To be able to shoot 30 pages a day and to have a director like Steven Soderbergh choose me for a big part and Marty Scorsese choose me for a part, and working with Paolo Sorrentino, all of these great people, it makes me feel like I’m truly blessed.

Sharon Stone

Sharon Stone with her son Roan Joseph Bronstein at the recent Golden Globes. Photo: AFP

How old are your kids now?

Laird will be 11, Quinn 12, and Roan 17. They are all doing well. All three of them were adopted, and my two younger ones are birth siblings with the same parents. And when I told them that a few years ago, that was really a big moment in our family.

My oldest, who used to live with his dad, but now lives with us, is going to school here and is doing beautifully. So all this makes me feel like it’s the right time to work again.

As a single mother with three boys going through puberty, how comfortable are you discussing sex?

Well I am pretty open with my boys, and I answer any question they ask, because I figure if they are asking, they are ready for an answer.

(For example) I tell him what he needs to know what a hook up means? And if it means they are having sex, then the boy has to speak to the person the very next day. And he doesn’t send a text. He has to call the girl and tell her he enjoyed her company, thank her for that, and “whether we hang out anymore or not, I was happy to hang out with you”.

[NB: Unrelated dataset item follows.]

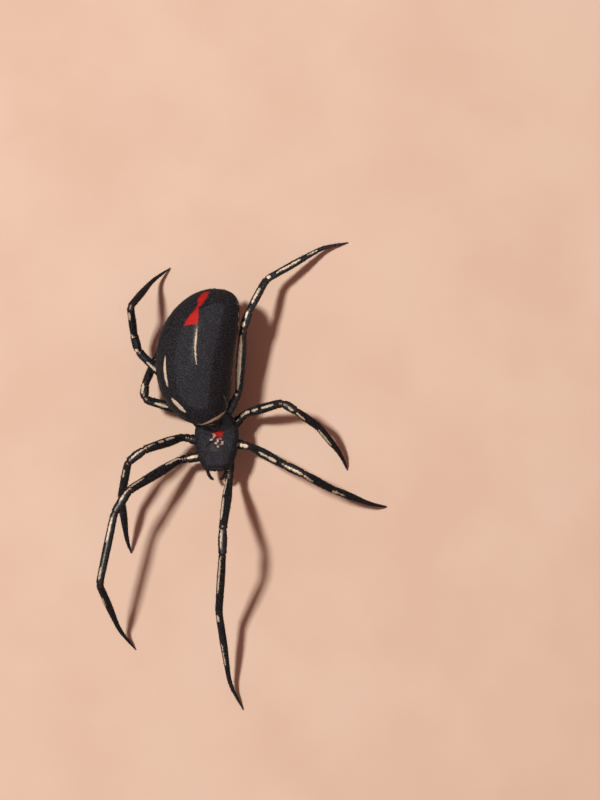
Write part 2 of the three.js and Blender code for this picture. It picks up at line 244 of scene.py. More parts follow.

No texting, no e-mailing, no FaceTiming. You have to have real contact with anyone that you hooked up with, whatever that hookup entailed; respectful contact. And of course condoms must be used.

Sharon Stone’s comeback includes a role in the movie The Disaster Artist starring Dave Franco. Photo: Filepic

How old were they when you were that frank with them?

I have discussed safe sex with my children since they were about 10. And frankly I’ve been horrified to see some of the texts that come across my kids’ phones – girls half naked, just shooting Snapchats of themselves,

I mean, mums, please, look in your kid’s phones, crack their codes, and take a look, because it is astounding some of the things that are coming across my boys’ phones. I crack down right away, and when those girls come over to my house, I take the girls to my library and I talk to them, and my sons hate it. They say, “Why do you have to embarrass me?”, and I say, “Because embarrassing you is a part of my job”.

Does it ever concern you that you could have another stroke?

I am not at all concerned about having another stroke, even though my grandmother died of a stroke and my mother since has had a mini stroke. I have extremely natural low blood pressure and low cholesterol and all of those kinds of things, so I am not at all concerned about it. I am super healthy. I don’t do too many kooky activities although I still ride horses, because it’s the one thing I really love and I don’t want that taken away from me.